There’s a delicacy to the art of Carles Esquembre, who ensures we come to know people and where they are at any given time. A little stiffness to them is a small price to pay for the effort put in overall. The real test comes in the combat scenes, and despite a conventionally attractive style, Esquembre brings home the full horror of fighting for your life against an enemy able to kill from distance.
History reveals that despite all the good intentions Franco’s Republicans, armed by Germany and Italy, won in the end, and Franco ruled Spain for the next thirty years before restoring the royal family. There’s a consensus among historians that this would have occurred even without the limitations the International Brigade were hampered by. It’s a salient lesson in how important administrative efficiency is. Providing the wrong sized bullets to desperately short supplied soldiers is likely to result in two sets of senseless deaths, those of the people sent the wrong bullets, and those they should have gone to.

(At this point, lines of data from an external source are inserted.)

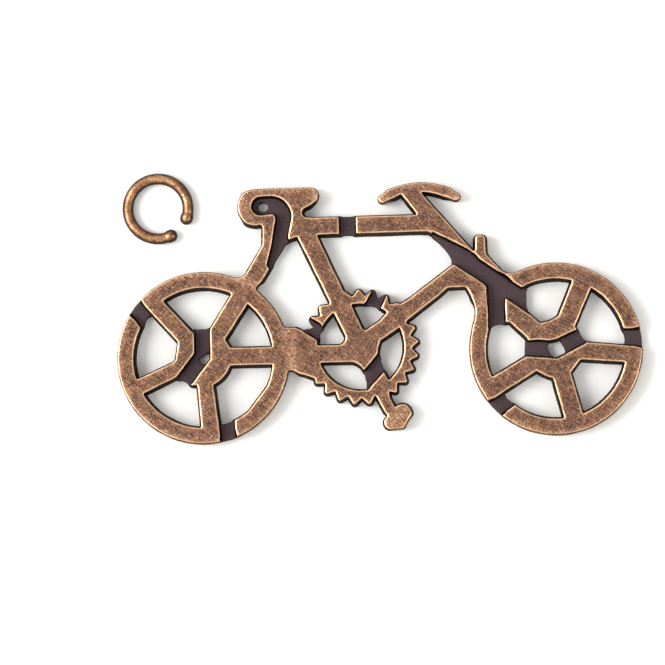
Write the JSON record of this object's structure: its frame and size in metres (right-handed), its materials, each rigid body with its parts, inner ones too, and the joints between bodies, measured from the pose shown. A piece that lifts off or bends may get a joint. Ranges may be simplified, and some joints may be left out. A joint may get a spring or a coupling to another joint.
{
  "type": "ring disentanglement puzzle",
  "caption": "Flat cast metal plate in the outline of a bicycle, with lowered notches and through openings, and a loose open ring of round wire that is worked along it.",
  "frame": {"origin": "middle of the underside of the whole set as it lies on a table, the plate with the ring beside it", "axes": "+X along the line through both wheel hubs, towards the front wheel; +Y up the bicycle, towards the saddle and handlebar; +Z out of the notched face"},
  "size_m": [0.1096, 0.0572, 0.004],
  "materials": {
    "plate_metal": "satin",
    "ring_metal": "satin"
  },
  "bodies": {
    "bicycle": {"bicycle_plate": "plate_metal"},
    "ring": {"open_ring": "ring_metal"}
  },
  "joints": [
    {"name": "ring_lift", "type": "slide", "parent": "bicycle", "child": "ring", "axis": [0, 0, 1], "range_m": [0, 0.03]}
  ]
}
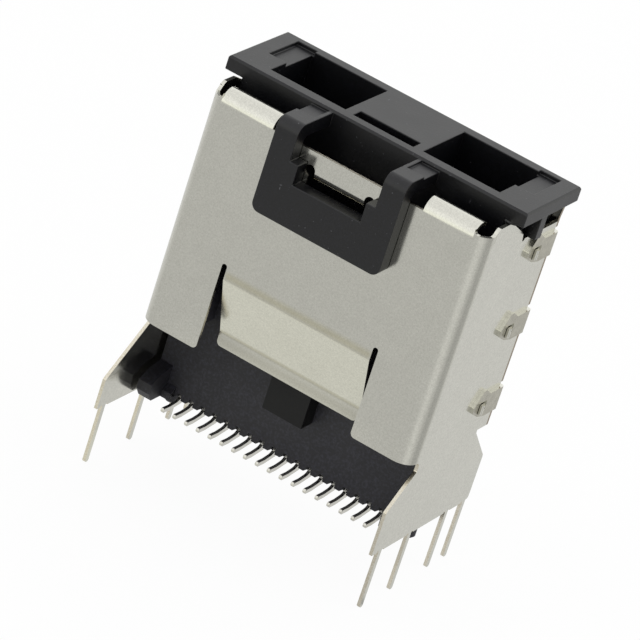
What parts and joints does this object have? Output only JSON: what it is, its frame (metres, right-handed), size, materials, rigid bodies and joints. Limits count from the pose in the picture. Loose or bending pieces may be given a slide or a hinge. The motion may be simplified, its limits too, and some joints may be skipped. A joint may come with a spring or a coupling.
{
  "type": "mini sas receptacle",
  "caption": "Vertical 36-contact mini SAS board receptacle: moulded housing, folded metal shell with latch window and spring tongue, through-board tails, and a black dust cap clipped into its mouth.",
  "frame": {"origin": "on the circuit board's top face, midway between the two rows of contact feet and centred across the shell", "axes": "+Z out of the board towards the plug, -Y towards the latch side, +X to the right in a front view"},
  "size_m": [0.0192, 0.0118, 0.0242],
  "materials": {
    "shell": "satin nickel plate on sheet metal",
    "housing": "blue-black glass-filled moulding",
    "dust_cap": "black moulding with a fine grain",
    "contacts": "bright tin plate"
  },
  "bodies": {
    "root": {"front_shell": "shell", "rear_shell": "shell", "housing": "housing", "dust_cap": "dust_cap", "front_contact_01": "contacts", "front_contact_02": "contacts", "front_contact_03": "contacts", "front_contact_04": "contacts", "front_contact_05": "contacts", "front_contact_06": "contacts", "front_contact_07": "contacts", "front_contact_08": "contacts", "front_contact_09": "contacts", "front_contact_10": "contacts", "front_contact_11": "contacts", "front_contact_12": "contacts", "front_contact_13": "contacts", "front_contact_14": "contacts", "front_contact_15": "contacts", "front_contact_16": "contacts", "front_contact_17": "contacts", "front_contact_18": "contacts", "rear_contact_01": "contacts", "rear_contact_02": "contacts", "rear_contact_03": "contacts", "rear_contact_04": "contacts", "rear_contact_05": "contacts", "rear_contact_06": "contacts", "rear_contact_07": "contacts", "rear_contact_08": "contacts", "rear_contact_09": "contacts", "rear_contact_10": "contacts", "rear_contact_11": "contacts", "rear_contact_12": "contacts", "rear_contact_13": "contacts", "rear_contact_14": "contacts", "rear_contact_15": "contacts", "rear_contact_16": "contacts", "rear_contact_17": "contacts", "rear_contact_18": "contacts"}
  },
  "joints": []
}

In Spain, Law became the first African American to command American troops, this occurring a full decade before the US army integrated the ranks, an achievement that should be more widely known. He’s seen mixing with names still famous today, and Durá opts for a realism in showing how doubts and fear are widespread in a combat zone, which feeds an ending that’s too fanciful, although the epilogue restores some dignity.
Despite reservations, The Lincoln Brigade is a well-intentioned and informative spotlight on someone who would never have considered his place in history, but who serves as an example to us all. This reportage comes in two editions, the black and white paperback Newsreel Edition and a colour hardcover.